Back in March, Mamet earned some flak over a Village Voice essay named “Why I Am No Longer a ‘Brain-Dead Liberal.’” Yet it was  hard to imagine a guy with such a pitch-black take on the human condition ever being confused for Ed Begley Jr. (Just as unlikely was Mamet’s unspoken notion that the editors of the National Review had been clamouring for his allegiance: “Jeez, if we could only get that Oleanna guy on side, we’d have it all wrapped up!”)

So the idea of Mamet making an action-heavy film set in the world of mixed martial arts ain’t so ridiculous as it first appears. Nor is the news that Mamet has been studying Brazilian jiu-jitsu for five years; the man has always been about discipline, about the warrior code, about the path of the righteous, dammit. No, what’s ridiculous is the movie. A stiff cocktail of MMA-is-the-way-of-the-future hype, ’40s-fight-flick hokum and movie-biz self-loathing all delivered in typically terse Mamet-speak, Redbelt is hard to take seriously even before it careens into the most ludicrous final reel since Neil LaBute and Nicolas Cage went off the rails of The Wicker Man’s crazy train. Yet it’s also irresistibly compelling due to the sincerity of its convictions and the size of its cojones. Every time the movie seems ready to expire, it gets back up off the mat and heads back into the fray.

Mamet also has the advantage of enlisting actors up for a challenge. Chiwetel Ejiofor plays Mike Terry, a noble-minded jiu-jitsu teacher who runs a Los Angeles studio with his wife Sondra (Alice Braga). After protecting a boozy actor (a right-on-the-money Tim Allen) in a bar fight, he gets involved with a shady movie producer (Joe Mantegna). What Mike doesn’t realize is that he’s being drawn into a con that will eventually force him to overcome his contempt for the increasingly commercialized MMA world and fight for his survival.

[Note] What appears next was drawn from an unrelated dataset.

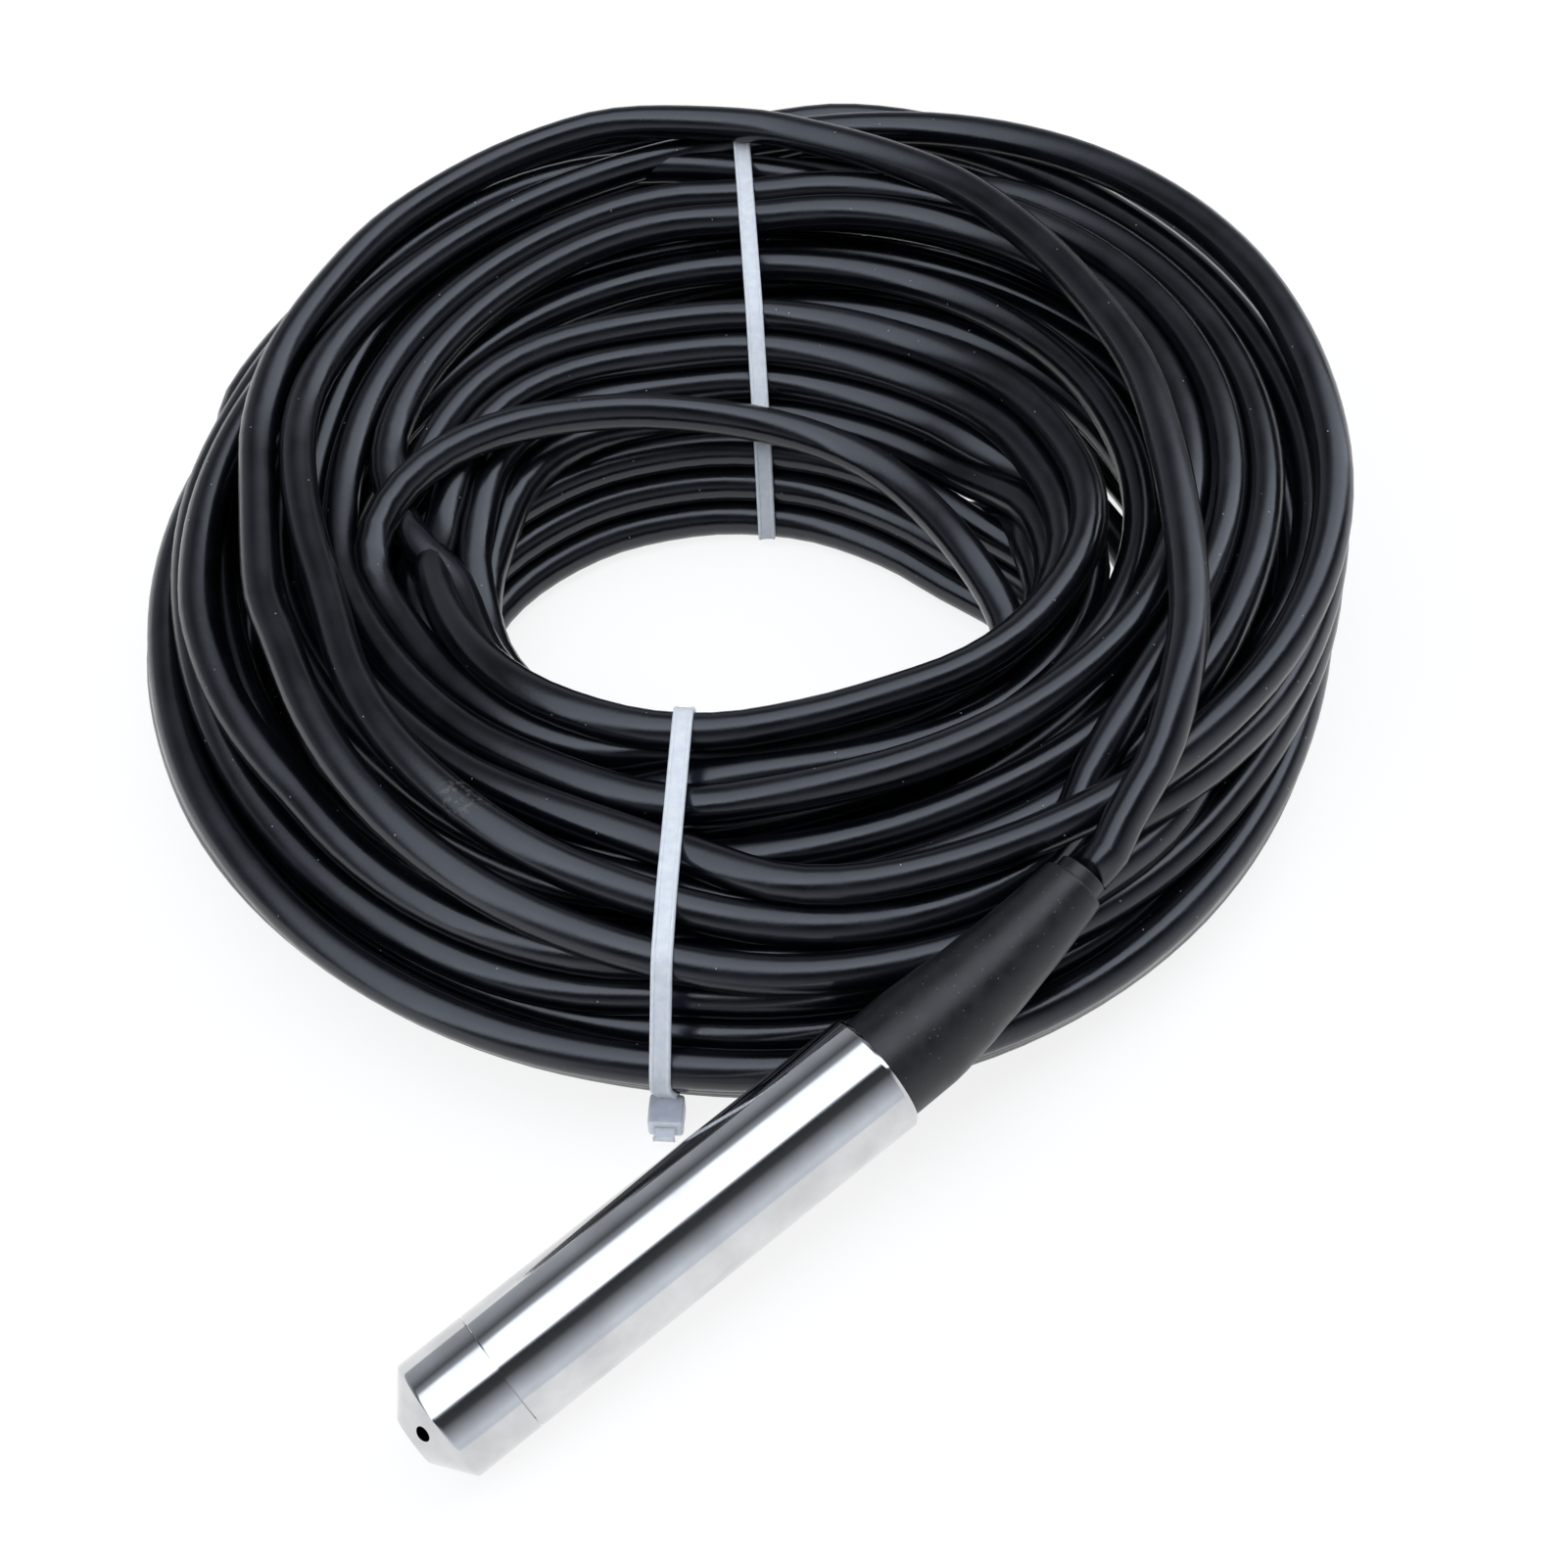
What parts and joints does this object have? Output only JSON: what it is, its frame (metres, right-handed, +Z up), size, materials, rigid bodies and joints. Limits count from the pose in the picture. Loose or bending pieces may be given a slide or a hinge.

Mamet’s own teacher, Renato Magno, was Redbelt’s fight choreographer. The cast is also populated by some of the MMA’s most revered fighters and instructors, most of whom are easier to recognize than the long-AWOL Jennifer Grey in a minor role — even Ray “Boom Boom” Mancini is in here somewhere. Such is the pungent aroma of man-sweat permeating most scenes, it’s no wonder Emily Mortimer (playing a lawyer who becomes Mike’s student and helper) seems perennially on the verge of wilting away.
 
Viewers who dare to resist the barrage of plot contrivances and implausible characters will eventually regret their decision to put up a fight. It’s far better to give in to Mamet’s submission hold and let your brain get by on a little less oxygen.